▶ _Provided data_:
****************************************

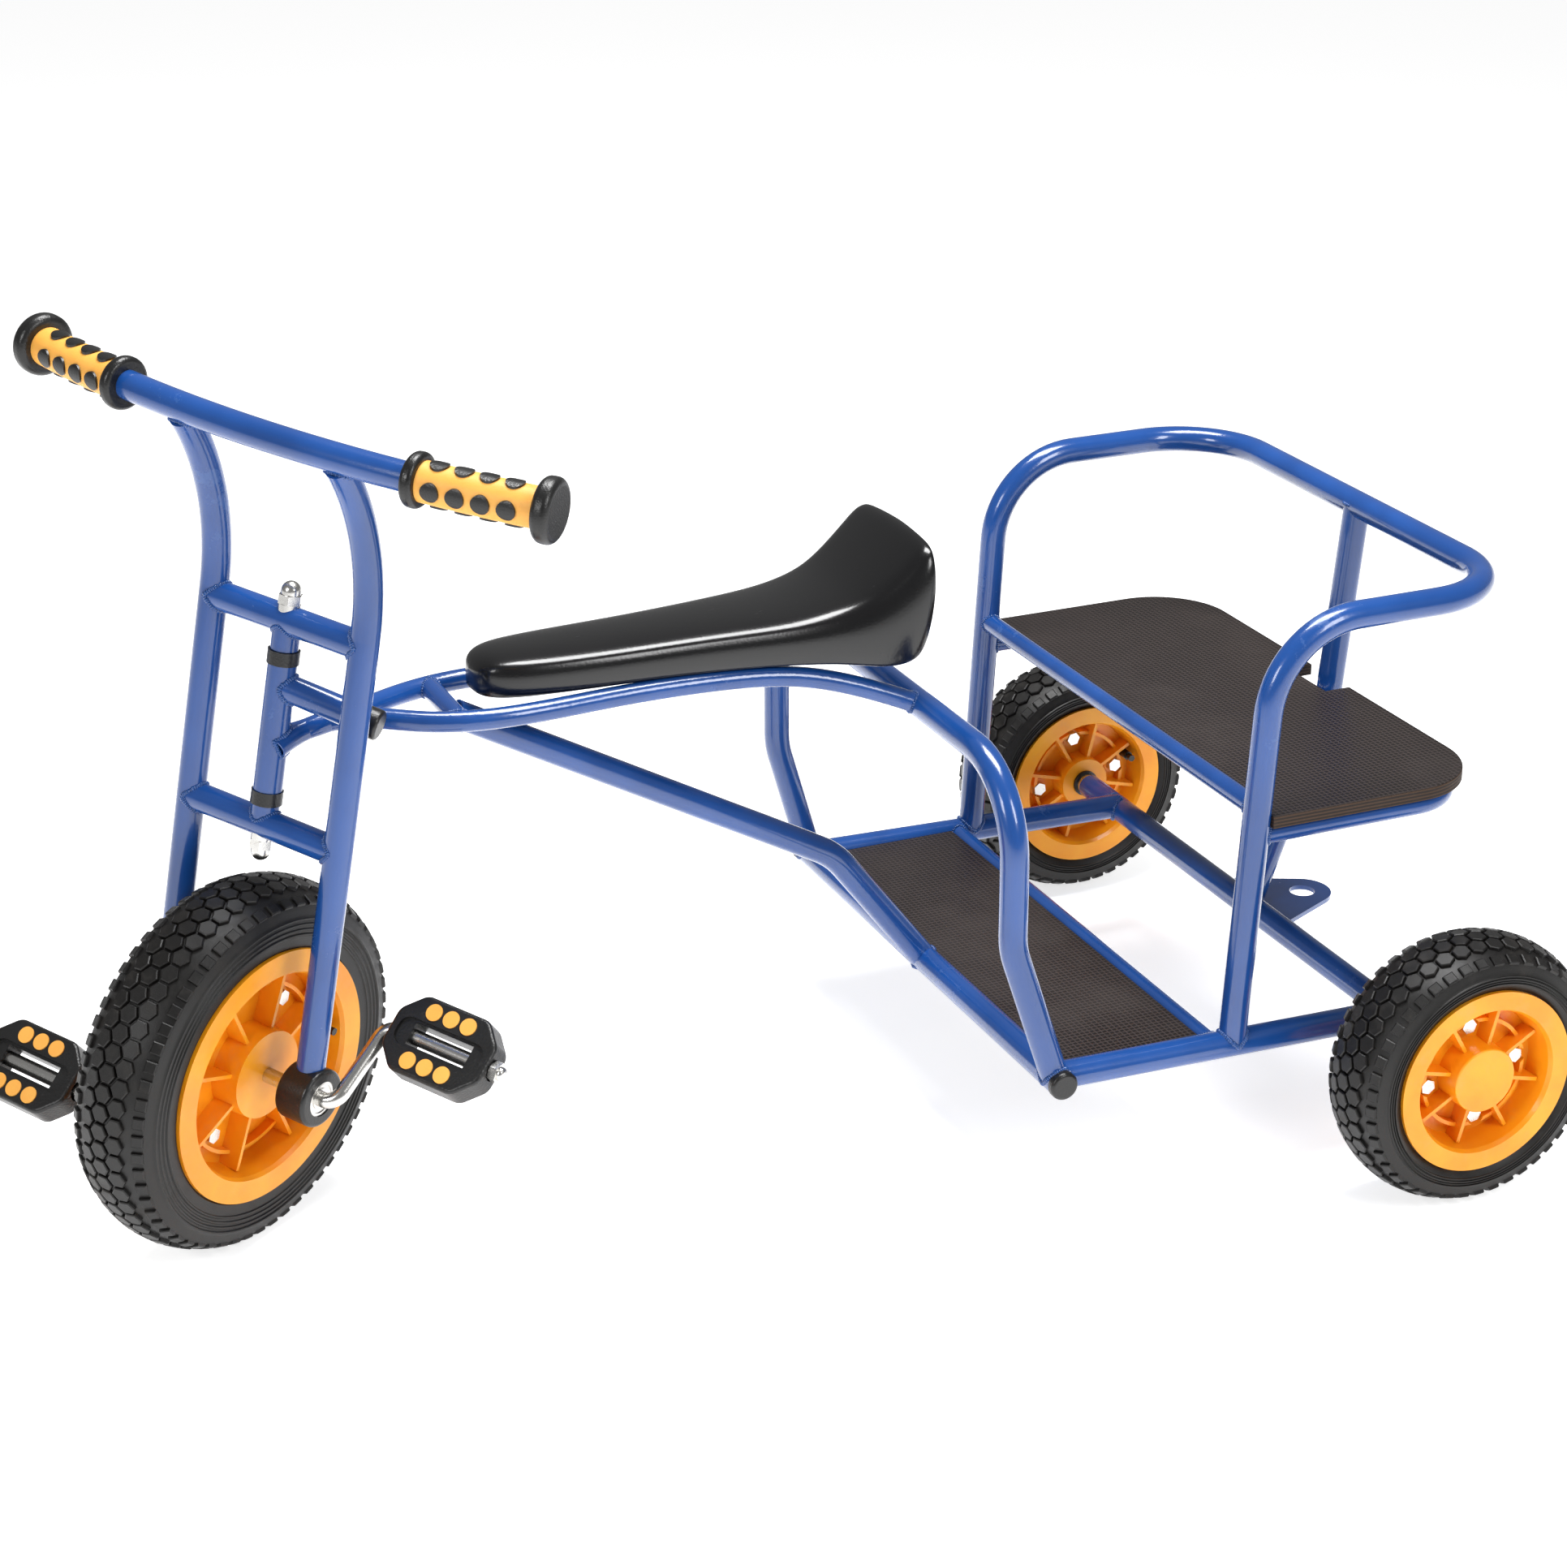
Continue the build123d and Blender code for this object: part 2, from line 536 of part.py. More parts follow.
stop_hollow = bar(stop_start, stop_tip, stop_core - 2 * TUBE_WALL)
parts["steering_stop"] = HEAD * (
    stop_stub - bar((0, 0, 300), (0, 0, 600), TUBE_DIAMETER) - stop_hollow)
bumper = bar(tuple(bumper_start), tuple(Vector(stop_tip) + stop_unit * 3.0), bumper_diameter)
bumper = fillet(bumper.edges().sort_by(Axis.Y)[-1], 2.5)
parts["stop_bumper"] = HEAD * (bumper - bar(stop_start, stop_tip, stop_core))


# saddle rails
def head_point(height):
    return head_foot_y + height * sin(rake), height * cos(rake)


rail_start_y, rail_start_z = head_point(405.5)


def saddle_rail_path(side):
    return Spline(
        (side * RAIL_FRONT_HALF, rail_start_y, rail_start_z),
        (side * (RAIL_FRONT_HALF + 1.0), rail_start_y + 72.0, RAIL_HEIGHT + 2.0),
        (side * (RAIL_HALF_SPACING - 9.0), RAIL_TIE_Y - 24.0, RAIL_HEIGHT + 0.5),
        (side * RAIL_HALF_SPACING, RAIL_TIE_Y + 2.0, RAIL_HEIGHT),
        (side * RAIL_HALF_SPACING, -600.0, RAIL_HEIGHT),
        (side * RAIL_HALF_SPACING, -500.0, RAIL_HEIGHT - 0.5),
        (side * (RAIL_HALF_SPACING + 4.0), -440.0, RAIL_HEIGHT - 6.0),
        (side * (RAIL_HALF_SPACING + 14.0), -384.0, RAIL_HEIGHT - 22.0),
        (side * (RAIL_HALF_SPACING + 22.0), HOOP_Y, HOOP_TOP))


saddle_rail_solids = {}
saddle_rails = []
for side in (1, -1):
    path = saddle_rail_path(side)
    saddle_rail_solids[side] = swept(path, THIN_TUBE_DIAMETER)
    saddle_rails.append(
        bent_tube(path, THIN_TUBE_DIAMETER, THIN_TUBE_WALL, (head_tube_solid, hoop_solid)))
parts["saddle_rails"] = Compound(saddle_rails)

tie_ends = ((-RAIL_HALF_SPACING, RAIL_TIE_Y, RAIL_HEIGHT), (RAIL_HALF_SPACING, RAIL_TIE_Y, RAIL_HEIGHT))
tie_solid = bar(*tie_ends, THIN_TUBE_DIAMETER)
parts["rail_tie"] = biggest(straight_tube(
    *tie_ends, THIN_TUBE_DIAMETER, THIN_TUBE_WALL, (saddle_rail_solids[1], saddle_rail_solids[-1])))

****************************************

Repeat, exactly and only, the lines from the beginning of the material through the line that contains "(side * (RAIL_HALF_SPACING + 22.0), HOOP_Y, HOOP_TOP))".

▶ _Output for this task_:
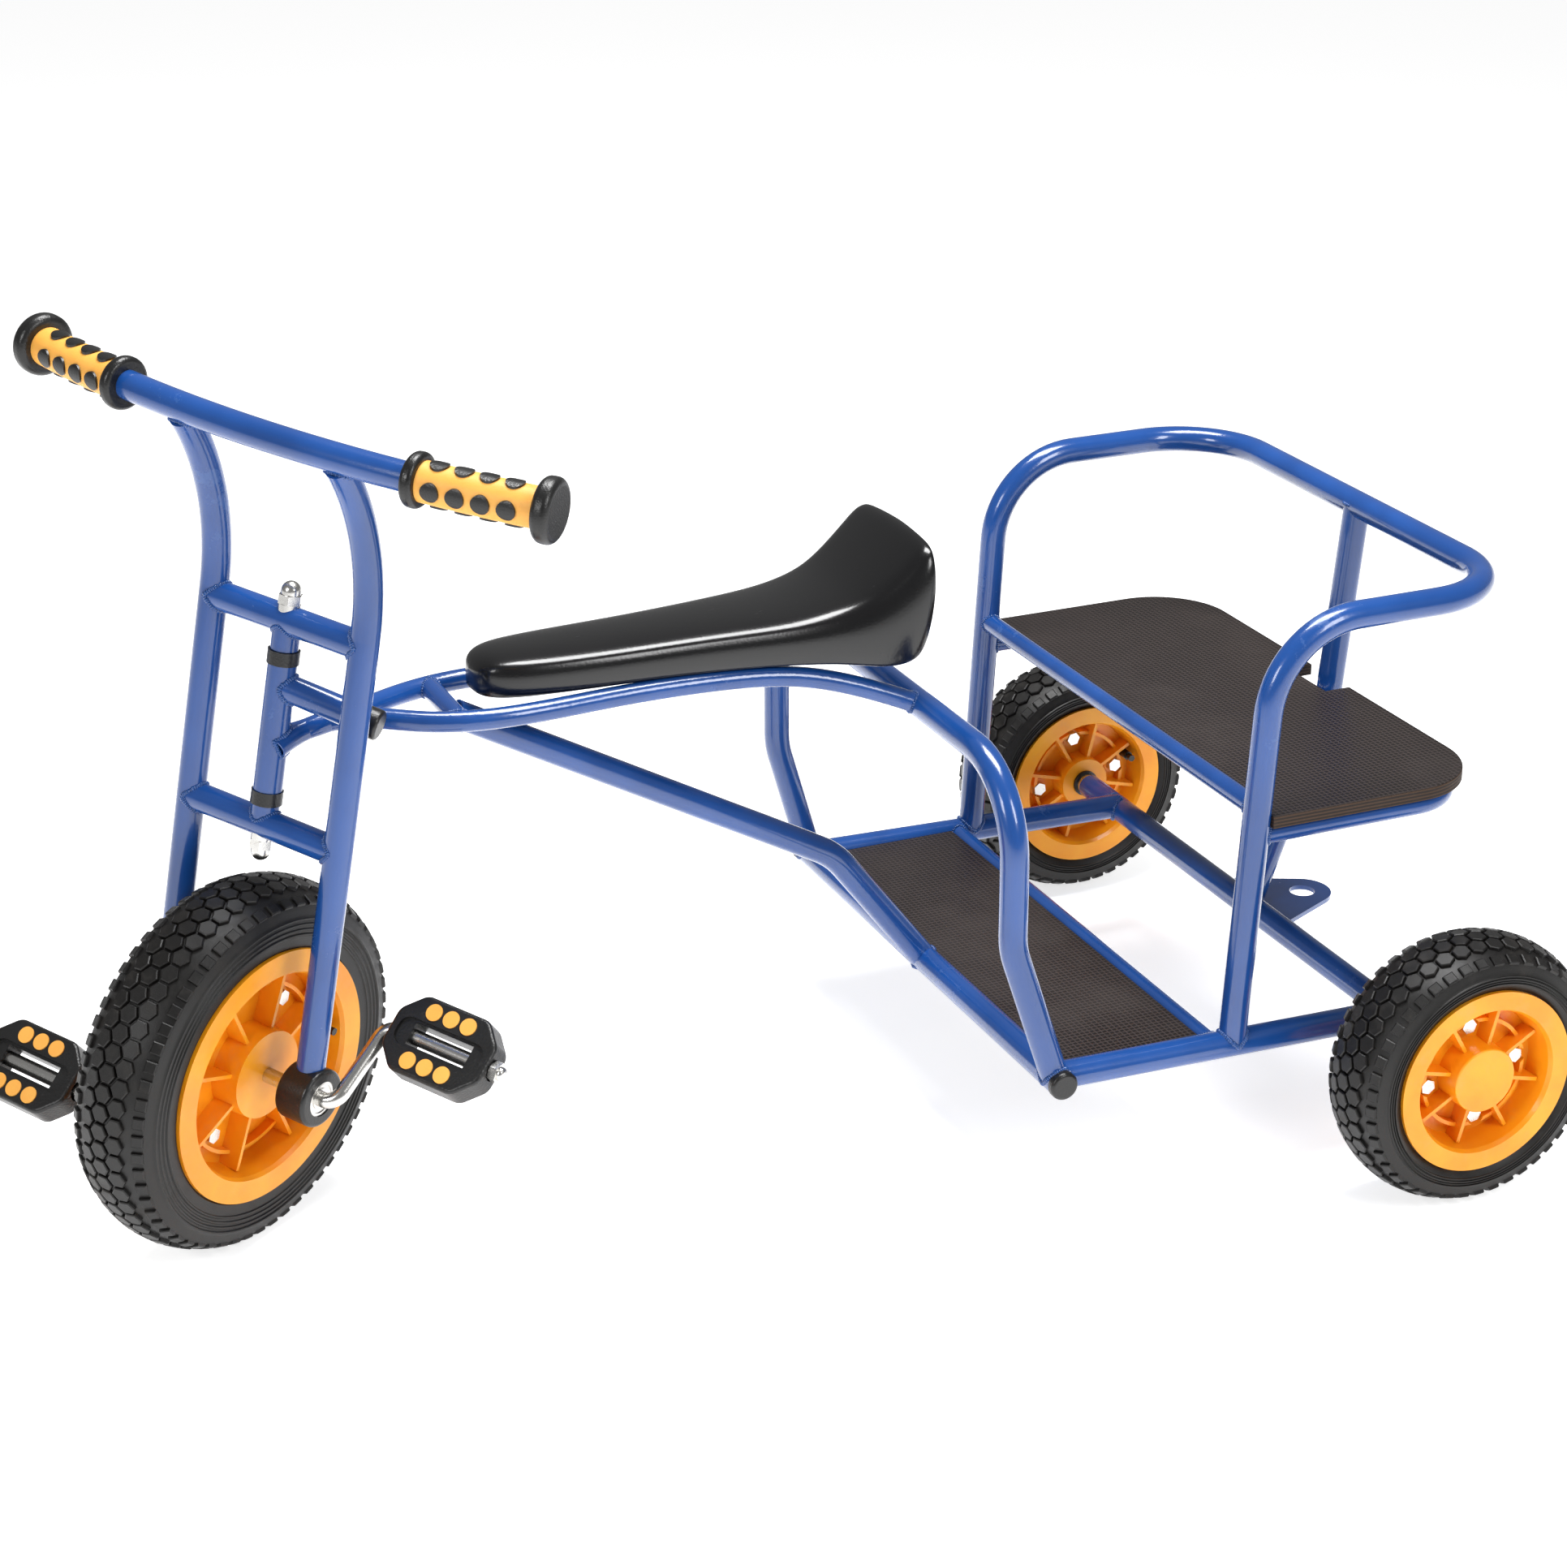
Continue the build123d and Blender code for this object: part 2, from line 536 of part.py. More parts follow.
stop_hollow = bar(stop_start, stop_tip, stop_core - 2 * TUBE_WALL)
parts["steering_stop"] = HEAD * (
    stop_stub - bar((0, 0, 300), (0, 0, 600), TUBE_DIAMETER) - stop_hollow)
bumper = bar(tuple(bumper_start), tuple(Vector(stop_tip) + stop_unit * 3.0), bumper_diameter)
bumper = fillet(bumper.edges().sort_by(Axis.Y)[-1], 2.5)
parts["stop_bumper"] = HEAD * (bumper - bar(stop_start, stop_tip, stop_core))


# saddle rails
def head_point(height):
    return head_foot_y + height * sin(rake), height * cos(rake)


rail_start_y, rail_start_z = head_point(405.5)


def saddle_rail_path(side):
    return Spline(
        (side * RAIL_FRONT_HALF, rail_start_y, rail_start_z),
        (side * (RAIL_FRONT_HALF + 1.0), rail_start_y + 72.0, RAIL_HEIGHT + 2.0),
        (side * (RAIL_HALF_SPACING - 9.0), RAIL_TIE_Y - 24.0, RAIL_HEIGHT + 0.5),
        (side * RAIL_HALF_SPACING, RAIL_TIE_Y + 2.0, RAIL_HEIGHT),
        (side * RAIL_HALF_SPACING, -600.0, RAIL_HEIGHT),
        (side * RAIL_HALF_SPACING, -500.0, RAIL_HEIGHT - 0.5),
        (side * (RAIL_HALF_SPACING + 4.0), -440.0, RAIL_HEIGHT - 6.0),
        (side * (RAIL_HALF_SPACING + 14.0), -384.0, RAIL_HEIGHT - 22.0),
        (side * (RAIL_HALF_SPACING + 22.0), HOOP_Y, HOOP_TOP))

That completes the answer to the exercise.